The money, being awarded to 23 Vermont child care programs as part of a new VB5 program called Make Way for Kids, is aimed at addressing the critical shortage of high-quality child care across the state. In addition to funding, Make Way for Kids awardees will be provided with coaching from VB5 early childhood experts on business and program practices to ensure the long-term success of their programs. The Make Way for Kids program is part of the Permanent Fund’s strategy to ensure affordable access to high-quality child care for Vermont families by 2025. 

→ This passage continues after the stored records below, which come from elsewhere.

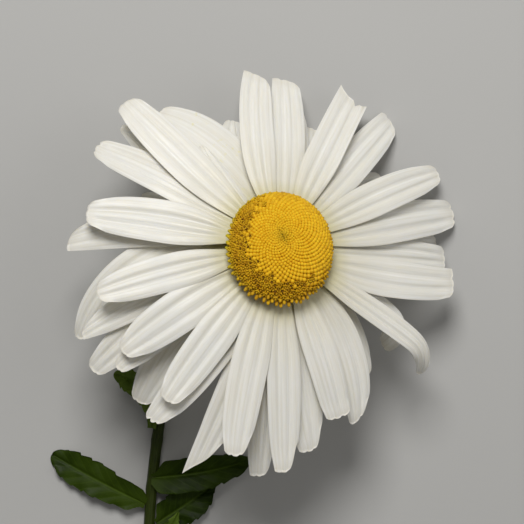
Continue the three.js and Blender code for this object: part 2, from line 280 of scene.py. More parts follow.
def closed_sheet(top, bottom):
    """Points and quads of a closed thin sheet from its two faces, each rows x columns x 3."""
    rows, columns = top.shape[:2]
    layer = rows * columns
    faces = [grid_faces(rows, columns, flip=True), grid_faces(rows, columns, first=layer)]
    rim = [i * columns for i in range(rows)]
    rim += [(rows - 1) * columns + j for j in range(1, columns)]
    rim += [i * columns + columns - 1 for i in range(rows - 2, -1, -1)]
    rim += [j for j in range(columns - 2, 0, -1)]
    rim = np.array(rim)
    following = np.roll(rim, -1)
    faces.append(np.stack([rim, following, following + layer, rim + layer], -1))
    points = np.vstack([top.reshape(-1, 3), bottom.reshape(-1, 3)])
    return points, np.vstack(faces)


# ---- materials ---------------------------------------------------------------------------------
class Nodes:
    """A short way to write a material's nodes."""

    def __init__(self, name):
        self.material = bpy.data.materials.new(name)
        self.material.use_nodes = True
        self.tree = self.material.node_tree
        self.shader = self.tree.nodes["Principled BSDF"]

    def add(self, kind, inputs=None, **settings):
        node = self.tree.nodes.new(kind)
        for key, value in settings.items():
            setattr(node, key, value)
        for key, value in (inputs or {}).items():
            self.set(node.inputs[key], value)
        return node

    def set(self, socket, value):
        if isinstance(value, bpy.types.NodeSocket):
            self.tree.links.new(value, socket)
        else:
            socket.default_value = value

    def coordinates(self):
        """The UV map, and the place on the object in metres."""
        outputs = self.add("ShaderNodeTexCoord").outputs
        return outputs["UV"], outputs["Object"]

    def math(self, operation, a, b=0.0):
        return self.add("ShaderNodeMath", {0: a, 1: b}, operation=operation).outputs[0]

    def ramp(self, value, low, high):
        """0 at the low value, 1 at the high one, straight between them and level past them."""
        inputs = {"Value": value, "From Min": low, "From Max": high}
        return self.add("ShaderNodeMapRange", inputs, clamp=True).outputs["Result"]

    def fade(self, value, low, high):
        """1 at the low value and 0 at the high one."""
        return self.math("SUBTRACT", 1.0, self.ramp(value, low, high))

    def mix(self, share, a, b):
        node = self.add("ShaderNodeMix", data_type="RGBA")
        self.set(node.inputs[0], share)
        self.set(node.inputs[6], a)
        self.set(node.inputs[7], b)
        return node.outputs[2]

    def tint(self, colour, mask, strength, other):
        """The colour, mixed with another one where the mask is 1, by as much as the strength."""
        return self.mix(self.math("MULTIPLY", mask, strength), colour, other)

    def noise(self, vector, scale, detail, rough=0.5):
        inputs = {"Vector": vector, "Scale": scale, "Detail": detail, "Roughness": rough}
        return self.add("ShaderNodeTexNoise", inputs).outputs["Fac"]

    def streaks(self, uv, across, along, detail, rough=0.5):
        """Noise with so many streaks across the UV map and so many along it."""
        stretched = self.add("ShaderNodeMapping", {"Vector": uv, "Scale": (across, along, 1)})
        return self.noise(stretched.outputs["Vector"], 1.0, detail, rough)

    def bumpy(self, height, strength, distance, normal=None):
        inputs = {"Height": height, "Strength": strength, "Distance": distance}
        if normal is not None:
            inputs["Normal"] = normal
        return self.add("ShaderNodeBump", inputs).outputs["Normal"]

    def surface(self, inputs):
        """Set the shader's sockets, and give back the material."""
        for key, value in inputs.items():
            self.set(self.shader.inputs[key], value)
        return self.material


def rgb(red, green, blue):
    """A colour given as it looks on a screen, 0 to 255, as the linear colour that shaders take."""
    shares = [channel / 255 for channel in (red, green, blue)]
    linear = [c / 12.92 if c <= 0.04045 else ((c + 0.055) / 1.055) ** 2.4 for c in shares]
    return (*linear, 1)


PETAL_WHITE = rgb(251, 249, 242)
PETAL_CREAM = rgb(231, 226, 212)
PETAL_FIBRE = rgb(222, 217, 198)
PETAL_CLOUD = rgb(226, 228, 226)
PETAL_LOWER = rgb(212, 203, 172)
PETAL_FOOT = rgb(190, 180, 104)
PETAL_TIP = rgb(214, 206, 188)
POLLEN = rgb(234, 222, 130)

BUD_LIGHT = rgb(236, 190, 30)
BUD_DARK = rgb(222, 170, 16)
# Painted shade at the foot of a bud, where the florets shade each other.
BUD_PAINTED_SHADE = rgb(176, 132, 8)
OPEN_LIGHT = rgb(222, 174, 20)
OPEN_DARK = rgb(180, 128, 8)
# Painted shade at the foot of an open floret, between its neighbours.
OPEN_PAINTED_SHADE = rgb(104, 72, 10)
FLORET_GREEN = rgb(176, 172, 24)
# Painted shade in the dip and crease in the middle of the disc.
DIP_PAINTED_SHADE = rgb(128, 108, 6)
FLORET_GRAIN = rgb(244, 204, 50)
ANTHER_BROWN = rgb(88, 44, 14)

LEAF_VEIN = rgb(66, 86, 18)
LEAF_MIDRIB = rgb(80, 102, 26)
LEAF_FOOT_GREEN = rgb(66, 84, 18)
LEAF_VEIN_SLANT = 0.44  # leaf lengths that a side vein runs forwards in one leaf width
LEAF_VEIN_BEAT = 32.0  # radians along a leaf, which make ten side veins


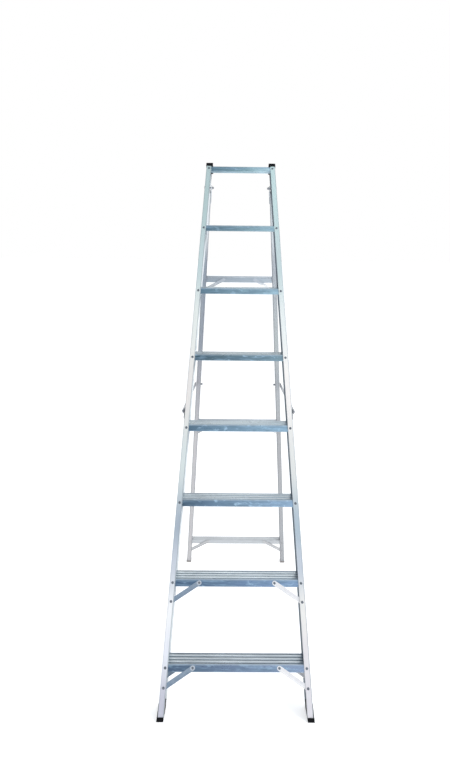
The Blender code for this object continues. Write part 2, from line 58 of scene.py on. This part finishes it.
SIN, COS, TAN = math.sin(LEAN), math.cos(LEAN), math.tan(LEAN)
REAR_SIN, REAR_COS = math.sin(REAR_LEAN), math.cos(REAR_LEAN)
FRONT = Matrix.Translation((0, FRONT_Y, 0)) @ Matrix.Rotation(-LEAN, 4, "X")
HINGE = FRONT @ Vector((0, HINGE_N, HINGE_S))
REAR = Matrix.Translation(HINGE) @ Matrix.Rotation(REAR_LEAN, 4, "X")


def stile_half(s):
    """Half the width of the front frame, at a distance s up the stiles."""
    return STILE_HALF - STILE_TAPER * s


def leg_half(r):
    """Half the width of the rear frame, at a distance r down the legs."""
    return LEG_HALF + LEG_SPLAY * r


# ------------------------------------------------------------------ camera, light and floor
def make_camera():
    """A camera a little above eye level in front of the treads."""
    cam = bpy.data.cameras.new("camera")
    cam.sensor_width = 36.0
    cam.lens = 37.75
    cam.shift_x = -0.0274
    cam.shift_y = -0.1838
    cam.clip_start, cam.clip_end = 0.05, 200.0
    obj = bpy.data.objects.new("camera", cam)
    turn = Matrix.Rotation(math.radians(-0.7267), 4, "Z") @ Matrix.Rotation(math.radians(89.8974), 4, "X")
    turn = turn @ Matrix.Rotation(math.radians(0.653), 4, "Z")
    obj.matrix_world = Matrix.Translation((-0.0202, -3.7332, 1.8107)) @ turn
    bpy.context.scene.collection.objects.link(obj)
    bpy.context.scene.camera = obj


def make_light(name, place, target, size, power, colour):
    """A soft box at one place, turned to another."""
    data = bpy.data.lights.new(name, "AREA")
    data.shape = "RECTANGLE"
    data.size, data.size_y = size
    data.energy = power
    data.color = colour
    obj = bpy.data.objects.new(name, data)
    obj.location = place
    obj.rotation_euler = (Vector(target) - Vector(place)).to_track_quat("-Z", "Y").to_euler()
    bpy.context.scene.collection.objects.link(obj)


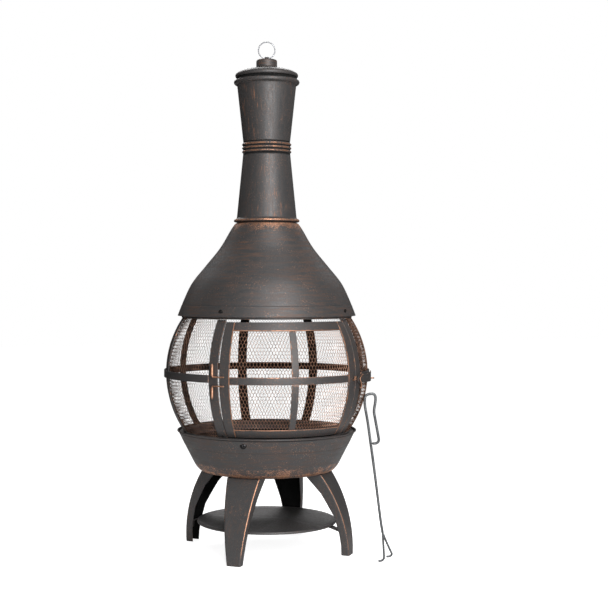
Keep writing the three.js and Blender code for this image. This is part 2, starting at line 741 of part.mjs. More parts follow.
function poker() {
  const grip = new THREE.CatmullRomCurve3([
    [226.5, 252.6], [231, 252.4], [236, 253], [240, 256.2], [241, 262], [239.2, 273.1],
    [236.6, 287.8], [233.7, 303.8], [231.3, 318.5], [232, 329.2], [233.9, 340],
    [234.5, 349.3], [233.2, 355.2], [229.4, 358.3], [224, 358.5], [216.5, 356.6],
    [212.7, 353.1], [211.3, 346.7], [211.8, 331.9], [217.6, 297.1], [223.5, 253],
    [228.2, 218.3], [236.4, 153], [244.2, 88.8], [248.9, 60],
  ].map(inPokerPlane), false, 'centripetal');
  const innerTine = new THREE.CatmullRomCurve3([
    [248.6, 62], [248.9, 54.9], [249.9, 36.4], [251.1, 12.6], [249.7, 6.2], [245.1, 3.3], [238.5, 2.4],
  ].map(inPokerPlane), false, 'centripetal');
  const outerTine = new THREE.CatmullRomCurve3([
    [248.9, 62], [251.3, 55.4], [258.7, 37.7], [266.6, 21], [267.7, 17.3], [266.1, 14.2],
    [262.6, 12.6], [255.9, 11.8],
  ].map(inPokerPlane), false, 'centripetal');
  return join([
    rodAlong(grip, POKER_ROD, 6, 60),
    rodAlong(innerTine, POKER_TINE, 6, 14),
    rodAlong(outerTine, POKER_TINE, 6, 14),
  ]);
}

// ---- assembly ---------------------------------------------------------------------------------
addPiece('fire_bowl', fireBowl(), paint);
addPiece('bottom_ring', bottomRing(), paint);
addPiece('top_ring', topRing(), paint);
addPiece('hood', hood(), paint);
addPiece('lower_chimney', lowerChimney(), paint);
addPiece('upper_chimney', upperChimney(), paint);

POST_ANGLES.forEach((angle, k) => {
  addPiece(`post_${k + 1}`, uprightBar(POST_WIDTH, SCREEN_LOW, SCREEN_HIGH), paint, angle);
});

const beltEnd = 45 + THREE.MathUtils.radToDeg(POST_WIDTH / 2 / SCREEN_RADIUS) - 0.5;
addPiece('belt', wallPatch({
  from: beltEnd,
  to: 360 - beltEnd,
  low: BELT_CENTRE - BELT_HEIGHT / 2,
  high: BELT_CENTRE + BELT_HEIGHT / 2,
  inner: BELT_INNER,
  outer: BELT_OUTER,
  across: 45,
}), paint);

const SCREEN_PANELS = [['right', 45], ['rear', 135], ['left', 225]];
SCREEN_PANELS.forEach(([side, start]) => {
  addPiece(`screen_mesh_${side}`, wallPatch({
    from: start + WELD_ANGLE,
    to: start + 90 - WELD_ANGLE,
    low: RING_TOP + GAP,
    high: SCREEN_HIGH - GAP,
    inner: MESH_INNER,
    outer: MESH_OUTER,
    across: 9,
    up: 6,
  }), expanded);
});

function addBolts(name, bolt, radius, slope) {
  bolt.angles.forEach((angle, k) => {
    const geometry = throughWall(boltGeometry(bolt), radius, bolt.height, slope);
    addPiece(`${name}_${k + 1}`, geometry, black, angle);
  });
}
addBolts('hood_bolt', HOOD_BOLT, skirtRadius(HOOD_BOLT.height), Math.atan(hoodSlope));
addBolts('bowl_bolt', BOWL_BOLT, bowlRadius(BOWL_BOLT.height), -Math.atan(bowlSlope));

addPiece('lid', lid(), paint);
addPiece('lid_knob', lidKnob(), paint);
addPiece('lid_strap', lidStrap(), black, RING_TURN);
addPiece('ring_handle', ringHandle(), chrome, RING_TURN);

addPiece('door_hinge_stile', doorStile(-1), paint);
addPiece('door_latch_stile', doorStile(1), paint);
addPiece('door_top_rail', doorRail(RAIL_HIGH_BOTTOM, DOOR_HIGH), paint);
addPiece('door_middle_rail', doorRail(middleRailLow, middleRailHigh), paint);
addPiece('door_bottom_rail', doorRail(DOOR_LOW, RAIL_LOW_TOP), paint);
addPiece('door_upper_bar', doorUpright(middleRailHigh + GAP, RAIL_HIGH_BOTTOM - GAP), paint);
addPiece('door_lower_bar', doorUpright(RAIL_LOW_TOP + GAP, middleRailLow - GAP), paint);
addPiece('door_mesh', doorMesh(), expanded);
addPiece('hinge_tube_upper', hingeTube(1), copper);
addPiece('hinge_tube_lower', hingeTube(-1), copper);
addPiece('hinge_pin_upper', hingePin(1), copper);
addPiece('hinge_pin_lower', hingePin(-1), copper);

addPiece('latch_pin', latchPin(), copper);
addPiece('latch_bar', latchBar(), paint);
addPiece('latch_pull', latchPull(), copper);
addPiece('latch_catch', latchCatch(), copper, LATCH_TIP_ANGLE - 3);

LEG_ANGLES.forEach((angle, k) => {
  addPiece(`leg_${k + 1}`, leg(), paint, angle);
  addPiece(`shelf_bracket_${k + 1}`, shelfBracket(), paint, angle);
});
addPiece('shelf', shelf(), paint);
addPiece('fire_grate', fireGrate(), castIron);
addPiece('poker', poker(), rodSteel, POKER_TURN);

export default chiminea;
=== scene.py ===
"""A steel mesh chiminea in brushed charcoal paint over copper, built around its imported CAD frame.

Sizes are in millimetres and become metres when a mesh is made. Angles are in degrees from the
door's side (-Y), growing towards +X, as in the frame.
"""

import json
import math

import bmesh
import bpy
from mathutils import Matrix, Vector

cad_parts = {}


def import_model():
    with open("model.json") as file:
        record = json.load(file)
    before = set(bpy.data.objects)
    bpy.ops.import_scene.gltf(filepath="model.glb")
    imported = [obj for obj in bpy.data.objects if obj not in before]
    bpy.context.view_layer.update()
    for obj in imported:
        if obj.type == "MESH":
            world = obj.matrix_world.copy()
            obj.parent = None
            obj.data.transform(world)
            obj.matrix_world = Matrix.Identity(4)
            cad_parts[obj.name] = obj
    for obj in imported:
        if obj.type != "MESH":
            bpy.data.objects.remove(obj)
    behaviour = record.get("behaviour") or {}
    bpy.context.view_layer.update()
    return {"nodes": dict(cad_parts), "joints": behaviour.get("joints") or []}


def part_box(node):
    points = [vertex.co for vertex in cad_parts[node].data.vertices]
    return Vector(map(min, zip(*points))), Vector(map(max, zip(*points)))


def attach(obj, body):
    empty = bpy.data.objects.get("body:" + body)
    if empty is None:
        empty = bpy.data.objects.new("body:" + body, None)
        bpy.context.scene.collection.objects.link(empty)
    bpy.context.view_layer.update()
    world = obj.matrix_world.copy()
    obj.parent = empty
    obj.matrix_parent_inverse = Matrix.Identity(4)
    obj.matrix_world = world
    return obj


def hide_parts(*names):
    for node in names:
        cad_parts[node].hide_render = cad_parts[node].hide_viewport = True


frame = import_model()

MM = 0.001
BODY = "stand_and_stack"


def cad_box_mm(node):
    """Lowest and highest corner of a CAD node, in millimetres."""
    low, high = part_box(node)
    return low / MM, high / MM


def joint(name):
    return next(j for j in frame["joints"] if j["name"] == name)


def polar(radius, angle, height):
    turn = math.radians(angle)
    return Vector((radius * math.sin(turn), -radius * math.cos(turn), height))


def across_way(angle):
    """The level direction that runs round the object at an angle."""
    turn = math.radians(angle)
    return Vector((math.cos(turn), math.sin(turn), 0))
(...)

Make Way for Kids projects will result in the creation of 389 new child care spaces and 429 existing spaces achieving the highest quality recognition levels of 4 or 5 stars from the STep Ahead Recognition System (STARS), Vermont’s quality recognition and improvement system for early care and learning programs. All projects are expected to be complete by the spring of 2019. (Click here to see a full list of projects). 

“Vermont families are struggling to find and afford quality child care. With Make Way for Kids, we’re partnering with communities that are working to increase access to high-quality child care and create positive change for Vermont’s young children and families,” said VB5 Executive Director Janet McLaughlin. 

In April of 2017, the Vermont Department of Children and Families Child Development Division (CDD) released a report showing that the number of regulated child care spaces available in the state is declining. Let’s Grow Kids’ 2018 Stalled at the Start report found that more than half of Vermont infants and toddlers likely to need care don’t have access to any regulated child care programs and nearly 80% don’t have access to high-quality programs.

“Even though it’s rewarding and critically important work, child care can be a tough business to sustain because Vermont’s early care and learning system has been chronically underfunded,” McLaughlin said. 

The largest concentration of Make Way for Kids projects will take place in Rutland County, where several public school and community-based programs have come together to form a new Rutland Region Early Childhood Cooperative. VB5 has awarded $90,000 in grants to the Cooperative and will provide ongoing coaching to Cooperative partners who will meet monthly and work together to strengthen early childhood programs across the region. The Cooperative projects will result in the creation of 116 new child care spaces and improved quality for 309 existing spaces in the Rutland region.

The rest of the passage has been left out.